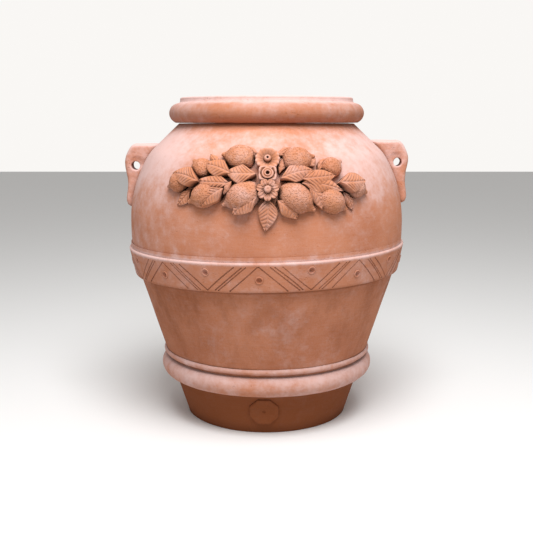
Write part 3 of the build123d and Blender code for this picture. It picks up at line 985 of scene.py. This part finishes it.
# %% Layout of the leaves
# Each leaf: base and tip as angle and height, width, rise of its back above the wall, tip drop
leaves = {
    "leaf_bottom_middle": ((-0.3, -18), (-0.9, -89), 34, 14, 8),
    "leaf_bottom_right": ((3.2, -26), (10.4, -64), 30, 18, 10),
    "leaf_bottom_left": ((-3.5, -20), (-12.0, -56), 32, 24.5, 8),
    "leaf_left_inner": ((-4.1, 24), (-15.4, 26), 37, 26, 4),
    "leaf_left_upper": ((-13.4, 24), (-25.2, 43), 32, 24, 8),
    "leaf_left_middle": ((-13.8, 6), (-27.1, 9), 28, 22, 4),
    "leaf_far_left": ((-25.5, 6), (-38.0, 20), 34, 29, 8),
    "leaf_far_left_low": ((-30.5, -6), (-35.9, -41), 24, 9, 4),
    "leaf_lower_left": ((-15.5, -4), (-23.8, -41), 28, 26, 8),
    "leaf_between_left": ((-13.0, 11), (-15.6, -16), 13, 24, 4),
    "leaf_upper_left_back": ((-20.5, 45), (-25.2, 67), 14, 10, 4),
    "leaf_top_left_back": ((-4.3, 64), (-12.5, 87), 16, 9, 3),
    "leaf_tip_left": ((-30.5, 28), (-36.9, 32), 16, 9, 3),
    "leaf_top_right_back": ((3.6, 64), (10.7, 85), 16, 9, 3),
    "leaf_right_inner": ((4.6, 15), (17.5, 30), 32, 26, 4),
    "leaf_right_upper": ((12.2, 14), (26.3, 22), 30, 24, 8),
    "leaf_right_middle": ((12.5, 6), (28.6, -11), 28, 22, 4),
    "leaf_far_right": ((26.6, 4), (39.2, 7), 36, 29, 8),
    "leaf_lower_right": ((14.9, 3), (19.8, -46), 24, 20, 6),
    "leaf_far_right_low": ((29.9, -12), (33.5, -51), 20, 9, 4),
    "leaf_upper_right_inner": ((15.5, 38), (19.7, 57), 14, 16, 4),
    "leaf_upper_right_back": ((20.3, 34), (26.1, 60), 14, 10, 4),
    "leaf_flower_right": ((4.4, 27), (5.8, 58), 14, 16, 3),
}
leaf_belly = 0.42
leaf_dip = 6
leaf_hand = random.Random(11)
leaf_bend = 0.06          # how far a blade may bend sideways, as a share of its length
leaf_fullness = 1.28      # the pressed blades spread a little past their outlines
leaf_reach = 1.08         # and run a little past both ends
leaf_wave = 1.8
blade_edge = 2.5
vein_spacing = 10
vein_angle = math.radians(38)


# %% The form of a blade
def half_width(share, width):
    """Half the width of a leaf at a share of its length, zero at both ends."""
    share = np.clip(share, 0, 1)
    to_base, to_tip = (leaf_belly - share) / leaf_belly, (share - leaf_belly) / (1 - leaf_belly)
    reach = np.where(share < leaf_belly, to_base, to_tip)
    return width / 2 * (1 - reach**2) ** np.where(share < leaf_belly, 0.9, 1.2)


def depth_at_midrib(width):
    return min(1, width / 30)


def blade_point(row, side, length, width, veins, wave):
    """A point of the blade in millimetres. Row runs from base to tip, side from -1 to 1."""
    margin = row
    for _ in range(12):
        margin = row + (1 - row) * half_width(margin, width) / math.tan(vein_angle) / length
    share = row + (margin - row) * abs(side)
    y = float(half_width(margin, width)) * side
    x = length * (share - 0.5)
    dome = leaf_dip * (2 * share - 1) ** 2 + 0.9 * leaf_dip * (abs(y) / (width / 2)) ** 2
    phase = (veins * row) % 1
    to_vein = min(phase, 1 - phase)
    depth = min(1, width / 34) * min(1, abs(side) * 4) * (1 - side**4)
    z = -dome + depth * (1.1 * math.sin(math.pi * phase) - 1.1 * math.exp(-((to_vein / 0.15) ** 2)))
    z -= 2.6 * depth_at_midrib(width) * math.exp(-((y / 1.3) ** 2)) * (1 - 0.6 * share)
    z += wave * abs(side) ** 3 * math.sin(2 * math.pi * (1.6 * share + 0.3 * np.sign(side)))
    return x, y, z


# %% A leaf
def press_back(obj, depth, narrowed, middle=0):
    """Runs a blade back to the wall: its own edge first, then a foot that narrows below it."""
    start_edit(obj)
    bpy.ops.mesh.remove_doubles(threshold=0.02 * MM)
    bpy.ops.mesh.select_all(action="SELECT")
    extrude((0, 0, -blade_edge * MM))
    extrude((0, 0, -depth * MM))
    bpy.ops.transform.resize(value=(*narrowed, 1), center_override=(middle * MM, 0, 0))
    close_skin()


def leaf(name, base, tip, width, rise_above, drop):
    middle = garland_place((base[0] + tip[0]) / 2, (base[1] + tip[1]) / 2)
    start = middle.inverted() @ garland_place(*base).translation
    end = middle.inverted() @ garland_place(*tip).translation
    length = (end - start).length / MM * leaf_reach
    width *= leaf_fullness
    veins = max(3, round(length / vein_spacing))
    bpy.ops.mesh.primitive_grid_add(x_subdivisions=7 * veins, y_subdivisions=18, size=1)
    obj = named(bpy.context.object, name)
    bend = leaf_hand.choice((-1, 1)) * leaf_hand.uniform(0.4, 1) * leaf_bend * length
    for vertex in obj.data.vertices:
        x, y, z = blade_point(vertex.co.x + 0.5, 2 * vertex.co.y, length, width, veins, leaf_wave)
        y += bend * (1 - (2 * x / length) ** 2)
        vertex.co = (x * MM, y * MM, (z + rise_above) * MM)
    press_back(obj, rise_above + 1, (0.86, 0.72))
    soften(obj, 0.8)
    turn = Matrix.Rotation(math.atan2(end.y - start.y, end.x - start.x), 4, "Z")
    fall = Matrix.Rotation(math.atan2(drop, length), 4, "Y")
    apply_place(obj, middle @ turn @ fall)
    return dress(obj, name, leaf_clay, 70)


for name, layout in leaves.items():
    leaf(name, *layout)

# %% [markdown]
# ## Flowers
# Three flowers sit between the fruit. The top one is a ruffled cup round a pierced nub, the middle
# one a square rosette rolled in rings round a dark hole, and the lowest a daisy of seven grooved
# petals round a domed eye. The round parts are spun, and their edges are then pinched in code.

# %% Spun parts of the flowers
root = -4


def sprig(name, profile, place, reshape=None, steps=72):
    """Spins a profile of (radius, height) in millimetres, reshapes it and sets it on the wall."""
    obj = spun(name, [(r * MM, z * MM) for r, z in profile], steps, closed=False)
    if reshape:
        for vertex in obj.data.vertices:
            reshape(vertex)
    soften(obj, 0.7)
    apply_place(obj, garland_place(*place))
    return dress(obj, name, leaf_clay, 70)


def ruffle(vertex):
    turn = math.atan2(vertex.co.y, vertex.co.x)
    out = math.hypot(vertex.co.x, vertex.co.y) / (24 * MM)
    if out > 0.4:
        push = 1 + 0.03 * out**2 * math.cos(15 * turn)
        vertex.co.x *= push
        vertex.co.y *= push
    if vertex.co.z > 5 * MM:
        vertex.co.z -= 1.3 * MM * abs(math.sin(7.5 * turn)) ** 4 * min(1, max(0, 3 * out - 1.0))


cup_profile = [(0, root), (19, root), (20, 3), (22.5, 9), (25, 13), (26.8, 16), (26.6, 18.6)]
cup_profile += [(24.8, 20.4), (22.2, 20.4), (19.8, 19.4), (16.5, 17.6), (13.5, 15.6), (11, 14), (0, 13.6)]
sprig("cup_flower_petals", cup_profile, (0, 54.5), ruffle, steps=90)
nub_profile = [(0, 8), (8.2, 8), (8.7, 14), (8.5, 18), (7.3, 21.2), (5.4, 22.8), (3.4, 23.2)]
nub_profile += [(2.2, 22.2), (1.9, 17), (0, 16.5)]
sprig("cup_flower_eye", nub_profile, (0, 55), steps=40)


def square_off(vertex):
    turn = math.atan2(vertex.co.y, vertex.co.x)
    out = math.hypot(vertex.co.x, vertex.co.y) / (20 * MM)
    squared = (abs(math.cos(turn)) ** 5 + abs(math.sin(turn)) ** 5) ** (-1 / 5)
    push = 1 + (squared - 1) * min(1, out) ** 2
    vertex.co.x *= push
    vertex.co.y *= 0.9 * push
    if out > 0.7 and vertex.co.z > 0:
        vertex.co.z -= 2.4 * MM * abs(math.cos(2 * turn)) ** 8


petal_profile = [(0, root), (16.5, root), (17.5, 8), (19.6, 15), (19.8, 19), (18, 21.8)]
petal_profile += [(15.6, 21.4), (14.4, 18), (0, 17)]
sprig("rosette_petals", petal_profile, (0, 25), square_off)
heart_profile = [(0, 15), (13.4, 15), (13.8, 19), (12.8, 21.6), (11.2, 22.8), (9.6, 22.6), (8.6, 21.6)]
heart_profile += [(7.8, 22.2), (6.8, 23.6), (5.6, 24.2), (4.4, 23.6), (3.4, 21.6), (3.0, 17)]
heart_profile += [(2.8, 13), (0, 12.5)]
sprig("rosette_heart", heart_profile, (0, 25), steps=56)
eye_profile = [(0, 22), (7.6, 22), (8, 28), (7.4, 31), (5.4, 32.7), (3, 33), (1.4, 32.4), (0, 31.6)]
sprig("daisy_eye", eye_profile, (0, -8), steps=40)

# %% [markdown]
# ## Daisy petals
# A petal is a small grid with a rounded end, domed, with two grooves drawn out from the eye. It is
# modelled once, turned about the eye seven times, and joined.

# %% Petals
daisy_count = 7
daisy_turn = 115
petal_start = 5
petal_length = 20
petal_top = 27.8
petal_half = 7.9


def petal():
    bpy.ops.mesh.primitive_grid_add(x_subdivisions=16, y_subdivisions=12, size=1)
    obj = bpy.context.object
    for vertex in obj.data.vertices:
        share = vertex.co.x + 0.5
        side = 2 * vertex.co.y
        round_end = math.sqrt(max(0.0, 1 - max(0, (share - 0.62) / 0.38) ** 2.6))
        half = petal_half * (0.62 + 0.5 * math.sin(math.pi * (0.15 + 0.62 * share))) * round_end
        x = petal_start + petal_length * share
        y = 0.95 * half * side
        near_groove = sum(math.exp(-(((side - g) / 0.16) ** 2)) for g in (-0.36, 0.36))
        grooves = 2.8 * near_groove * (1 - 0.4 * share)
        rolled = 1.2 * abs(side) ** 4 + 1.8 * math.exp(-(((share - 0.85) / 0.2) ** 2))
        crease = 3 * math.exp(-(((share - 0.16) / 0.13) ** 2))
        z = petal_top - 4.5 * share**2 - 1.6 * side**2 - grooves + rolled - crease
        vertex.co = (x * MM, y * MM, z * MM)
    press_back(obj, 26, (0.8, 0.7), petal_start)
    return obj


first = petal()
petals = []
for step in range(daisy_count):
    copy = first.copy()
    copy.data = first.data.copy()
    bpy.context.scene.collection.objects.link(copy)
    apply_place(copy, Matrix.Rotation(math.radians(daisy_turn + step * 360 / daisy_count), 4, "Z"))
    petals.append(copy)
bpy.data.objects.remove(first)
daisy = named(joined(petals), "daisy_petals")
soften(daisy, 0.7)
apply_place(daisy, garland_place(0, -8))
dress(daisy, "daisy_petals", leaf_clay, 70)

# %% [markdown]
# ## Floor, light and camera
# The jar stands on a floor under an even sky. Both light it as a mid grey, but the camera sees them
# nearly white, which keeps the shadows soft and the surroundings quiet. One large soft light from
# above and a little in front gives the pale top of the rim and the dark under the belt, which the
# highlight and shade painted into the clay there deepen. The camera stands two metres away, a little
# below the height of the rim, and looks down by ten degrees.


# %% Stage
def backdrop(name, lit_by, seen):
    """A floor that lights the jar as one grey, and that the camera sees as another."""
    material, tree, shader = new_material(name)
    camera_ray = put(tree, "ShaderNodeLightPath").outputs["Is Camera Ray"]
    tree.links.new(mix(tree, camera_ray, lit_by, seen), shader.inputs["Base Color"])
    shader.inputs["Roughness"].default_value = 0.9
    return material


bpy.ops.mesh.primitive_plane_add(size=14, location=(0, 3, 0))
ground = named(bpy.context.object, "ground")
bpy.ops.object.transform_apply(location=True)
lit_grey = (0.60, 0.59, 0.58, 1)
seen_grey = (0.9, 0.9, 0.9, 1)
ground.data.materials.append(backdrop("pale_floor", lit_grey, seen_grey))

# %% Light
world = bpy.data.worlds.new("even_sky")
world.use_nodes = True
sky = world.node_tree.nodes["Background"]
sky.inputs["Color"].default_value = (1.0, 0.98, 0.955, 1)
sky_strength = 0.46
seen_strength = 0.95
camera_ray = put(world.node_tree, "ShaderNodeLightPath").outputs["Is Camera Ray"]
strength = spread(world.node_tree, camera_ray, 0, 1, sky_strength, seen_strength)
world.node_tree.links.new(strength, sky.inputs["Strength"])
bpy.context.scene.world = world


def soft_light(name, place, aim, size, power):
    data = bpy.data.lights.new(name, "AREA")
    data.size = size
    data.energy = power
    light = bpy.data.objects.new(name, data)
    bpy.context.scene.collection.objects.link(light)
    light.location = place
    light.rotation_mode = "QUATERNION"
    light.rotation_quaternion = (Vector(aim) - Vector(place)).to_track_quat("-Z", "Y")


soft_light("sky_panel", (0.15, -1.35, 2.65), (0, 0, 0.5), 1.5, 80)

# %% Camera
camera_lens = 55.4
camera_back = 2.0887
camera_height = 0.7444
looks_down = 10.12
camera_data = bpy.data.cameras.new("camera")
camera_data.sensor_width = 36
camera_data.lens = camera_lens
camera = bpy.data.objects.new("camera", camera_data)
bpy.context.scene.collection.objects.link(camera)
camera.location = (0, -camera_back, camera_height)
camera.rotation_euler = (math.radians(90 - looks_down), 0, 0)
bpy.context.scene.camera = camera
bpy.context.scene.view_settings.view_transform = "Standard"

* * * * *

- EXERCISE GOAL -
Copy out the listing above, line by line and exactly, from its first line to the line holding "vein_angle = math.radians(38)", inclusive.

- SOLUTION FOR THIS PROBLEM -
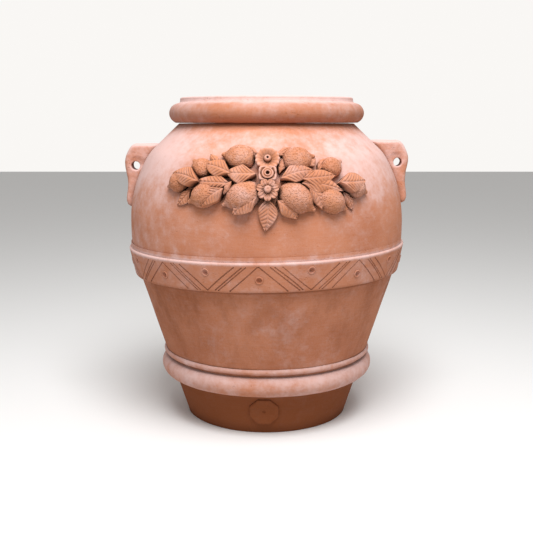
Write part 3 of the build123d and Blender code for this picture. It picks up at line 985 of scene.py. This part finishes it.
# %% Layout of the leaves
# Each leaf: base and tip as angle and height, width, rise of its back above the wall, tip drop
leaves = {
    "leaf_bottom_middle": ((-0.3, -18), (-0.9, -89), 34, 14, 8),
    "leaf_bottom_right": ((3.2, -26), (10.4, -64), 30, 18, 10),
    "leaf_bottom_left": ((-3.5, -20), (-12.0, -56), 32, 24.5, 8),
    "leaf_left_inner": ((-4.1, 24), (-15.4, 26), 37, 26, 4),
    "leaf_left_upper": ((-13.4, 24), (-25.2, 43), 32, 24, 8),
    "leaf_left_middle": ((-13.8, 6), (-27.1, 9), 28, 22, 4),
    "leaf_far_left": ((-25.5, 6), (-38.0, 20), 34, 29, 8),
    "leaf_far_left_low": ((-30.5, -6), (-35.9, -41), 24, 9, 4),
    "leaf_lower_left": ((-15.5, -4), (-23.8, -41), 28, 26, 8),
    "leaf_between_left": ((-13.0, 11), (-15.6, -16), 13, 24, 4),
    "leaf_upper_left_back": ((-20.5, 45), (-25.2, 67), 14, 10, 4),
    "leaf_top_left_back": ((-4.3, 64), (-12.5, 87), 16, 9, 3),
    "leaf_tip_left": ((-30.5, 28), (-36.9, 32), 16, 9, 3),
    "leaf_top_right_back": ((3.6, 64), (10.7, 85), 16, 9, 3),
    "leaf_right_inner": ((4.6, 15), (17.5, 30), 32, 26, 4),
    "leaf_right_upper": ((12.2, 14), (26.3, 22), 30, 24, 8),
    "leaf_right_middle": ((12.5, 6), (28.6, -11), 28, 22, 4),
    "leaf_far_right": ((26.6, 4), (39.2, 7), 36, 29, 8),
    "leaf_lower_right": ((14.9, 3), (19.8, -46), 24, 20, 6),
    "leaf_far_right_low": ((29.9, -12), (33.5, -51), 20, 9, 4),
    "leaf_upper_right_inner": ((15.5, 38), (19.7, 57), 14, 16, 4),
    "leaf_upper_right_back": ((20.3, 34), (26.1, 60), 14, 10, 4),
    "leaf_flower_right": ((4.4, 27), (5.8, 58), 14, 16, 3),
}
leaf_belly = 0.42
leaf_dip = 6
leaf_hand = random.Random(11)
leaf_bend = 0.06          # how far a blade may bend sideways, as a share of its length
leaf_fullness = 1.28      # the pressed blades spread a little past their outlines
leaf_reach = 1.08         # and run a little past both ends
leaf_wave = 1.8
blade_edge = 2.5
vein_spacing = 10
vein_angle = math.radians(38)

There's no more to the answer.